As Anthropologist Joseph Heinrich has shown us, a large portion of Academic Psychology has been based on “WEIRD” people: Western, educated, industrialized, rich, and democratic. To make universalizing statements from such a stance is to reify a particular form of Conceptual Silicon. Empiracal anthropology is here to challenge these dogmas with global, cross-cultural, historical, and contextually rich empiricism. You’ve got to stretch beyond your own Horizon’s of Understanding to learn something new and potentially transformative.
The further that world is from your own current Horizon of Understanding, the more likely you’ll see something that shocks your assumptions and awakens you to new ways of seeing and being in the world. We are here to make the strange familiar, the familiar, strange, and ultimately to promote change based on breaking down assumptions about how the world operates.
ArmChair Philosophical Anthropology Vs Field-Based Anthropology
Thus the big difference between pure philosophy and social science is that we have to ground theory in empirical data. The ideas of Cassirer, Bidney, or any Philosophical Anthropology, are useful to get us to think about big questions and issues, but we ultimately need to ground this in our field research.
Many contemporary anthropologists have metabolized philosophy and field-tested it in their ethnographic work. Social Science thinkers Clifford Geertz, Victor Turner, Paul Stoller, Michael Jackson, Thomas Csordas, and others are well-rooted in Post-Kantian Hermeneutic Phenomenology. They can parley with Husserl, Ricoeur, Hans Georg Gadamer, Merleau Ponty, and others that are relevant for their field research.
If you read them, many reference these philosophers but always concerning findings in the cultures they study. Cassirer's Philosophical Anthropology of man as Homo Symbolicum is valuable to get us to think larger but ultimately is based on second-hand library research, not field or lab research. Someone's grand statements about art, myth, or language coming from a particular Post-Kantian German academic positionality based on synthesizing what sources he had in his 1920s German university (As Cassier did) can’t necessarily make claims that are universally true outside that positionality.
Cassirer's idealist approach to language, art, and myth is different than an Empirically based one. In that case, an ethnographer spends a year looking at how art is made and is woven into the language and myths in a village. The ethnographer probes into the lived experience of people to understand what is thought felt and experienced about art and myth by the people in their daily lives.
This is what Gregory Bateson or Geertz did living in Bali for over a year. Their approach to knowledge creation and theorizing is different from that of Cassier who wrote his Philosophy of Symbolic Forms from a German Library. Geertz’s “On the Interpretation of Cultures” which gave us an understanding of culture made as “Webs of meaning and significance” was based on travel and significant time spent living with people in multiple cultures around the world.

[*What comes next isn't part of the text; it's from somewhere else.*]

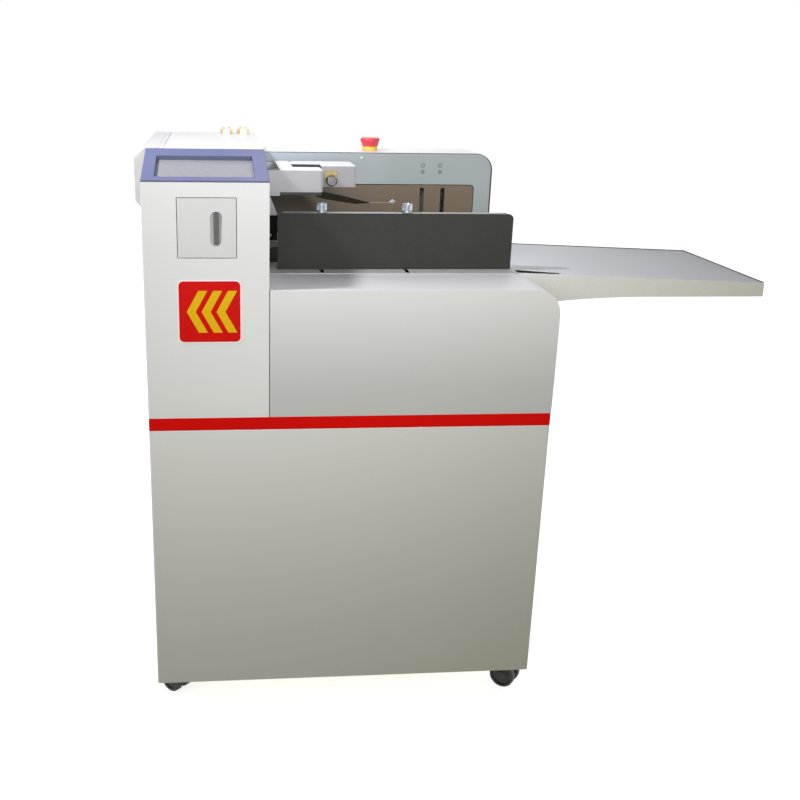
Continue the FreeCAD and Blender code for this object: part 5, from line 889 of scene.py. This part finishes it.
def studio_floor():
    """Pale matt floor that is white to the camera, apart from the machine's shadow."""
    half_side, just_below = 14, -0.2 * MM
    # The floor glows least from the middle to the near distance, in metres, where shadow falls.
    near, far, dimmest = 0.75, 1.9, 0.8
    mesh = bmesh.new()
    bmesh.ops.create_grid(mesh, x_segments=1, y_segments=1, size=half_side)
    data = bpy.data.meshes.new("studio_floor")
    mesh.to_mesh(data)
    mesh.free()
    thing = bpy.data.objects.new("studio_floor", data)
    thing.location.z = just_below
    bpy.context.scene.collection.objects.link(thing)
    material, tree, place = new_finish("pale_studio_floor")
    away = add(tree, "VectorMath", {"operation": "LENGTH"}, _0=place)["Value"]
    glow = add(tree, "MapRange", Value=away, From_Min=near, From_Max=far, To_Min=dimmest)[0]
    lit = add(tree, "Math", {"operation": "MULTIPLY"}, _0=glow, _1=seen_directly(tree))[0]
    grain = add(tree, "TexNoise", Vector=place, Scale=1000 / ORANGE_PEEL, Detail=2.0)["Fac"]
    pale, paler = linear("#f0f0f0"), linear("#f4f4f4")
    tone = add(tree, "Mix", {"data_type": "RGBA"}, _0=grain, _6=paler, _7=pale)[2]
    matt = add(tree, "BsdfDiffuse", Color=tone)[0]
    white = add(tree, "Emission", Color=(1, 1, 1, 1), Strength=lit)[0]
    add(tree, "OutputMaterial", Surface=add(tree, "AddShader", _0=matt, _1=white)[0])
    data.materials.append(material)
    thing.visible_diffuse = False


camera()
studio_walls()
studio_floor()
# Where each lamp is and points, in metres; its width, height and watts.
softbox("key", (-1.08, -0.42, 1.85), (-0.2, -0.2, 0.85), 0.12, 0.12, 13.8, colour="#fbfbff")
softbox(
    "front_left", (-0.45, -1.45, 1.05), (-0.42, -0.32, 1.05), 0.7, 0.4, 3.3, 122, colour="#f4f4ff"
)
softbox("front_right", (0.3, -1.5, 1.42), (0.1, -0.32, 1.26), 0.7, 0.4, 2.6, 90)
softbox("top", (-0.1, 0.75, 1.75), (-0.2, 0.3, 1.0), 0.6, 0.6, 4.2)
softbox("right_fill", (1.9, 0.25, 0.62), (0.15, 0.1, 0.5), 0.9, 0.6, 11, colour="#ebebff")
softbox("back_fill", (0.3, 2.0, 0.62), (-0.1, 0.3, 0.5), 0.9, 0.6, 12, colour="#ebebff")
softbox("left_fill", (-2.2, 0.5, 0.45), (-0.57, 0.1, 0.5), 0.9, 0.6, 6, colour="#e4e4ff")

bpy.context.scene.view_settings.view_transform = "Standard"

30,000 vs. 5,000 Foot Scale
Also, there is the matter of scale.
Cassirer's 30,000-foot view of mankind is general, theoretical, library-based, interesting, provocative, but questionable that it can be applied universally outside his early 20th-century academic, European world. Modern Anthropology is a 5,000-foot view of mankind, particular, theoretical, fieldwork-based, and likely only generalizable if you rolled up a bunch of cases inductively into a higher-order theory.
In an ideal world, you need both the 30,000 foot and the 5,000-foot view to build a truly comprehensive human science. That said, I would rather have a bunch of well-grounded 5000-foot case studies, than sweeping statements at the 30,000-foot level rooted in unfounded bias. This essentially is the difference between armchair anthropologists who theorize about the world from second-hand sources and those who go into the world and learn directly from it.
I’m not saying Cassier isn’t valuable, or we shouldn’t read Philosophical Anthropology, but we also need to check what they say with what we are learning on the ground out in the world of real lived experience. Philosophical anthropology can help us ask bigger questions, or think on a larger scale, but to be a Social Science, these questions need to be pressure tested with Empiricism and a fully embodied experience of being in the world.
So at the end of the day, Cassier would be “Dated” for a modern anthropologist to build an argument on because he doesn’t approach things empirically( ie with field research outside a library). His writing, though beautifully synthesized, consisted of philosophizing about mankind relative to a bunch of secondary source materials pulled from his universities library. He didn’t have access to a global, cross-cultural sample of grounded ethnographic case studies rooted in empirical field research to make his Philosophy of Symbolic Forms.
Conclusion
In conclusion, there is a big difference between Philosophical and Empiracly based Anthropology. One is based on secondary sources from a library. The other is based on the lived experience of someone who goes out into the world for over a year to gather primary data and then brings theory to bear on that material to see what insights it can provide. To make it scientific that person must be as willing to junk that theory altogether as much as to validate it.
This is essentially the difference between pure philosophy (like Cassier’s Post-Kantian philosophical anthropology of Symbolic Forms) and a philosophically-informed Social science like Interpretive/symbolic and phenomenological anthropology.
So for me, Cassirer (or other Post Kantian philosophers for that matter), are interesting the way pure mathematics is interesting. But it’s the raw dynamics of real living systems that I’m most intrigued by. I’m most interested in what happens when the ideal hits the real and what we learn about ourselves and the world as a result.
Mankind is vast, complex, and multidimensional. To truly understand him, you need to empathetically spend time with him in his life, listen, learn, observe and reflect.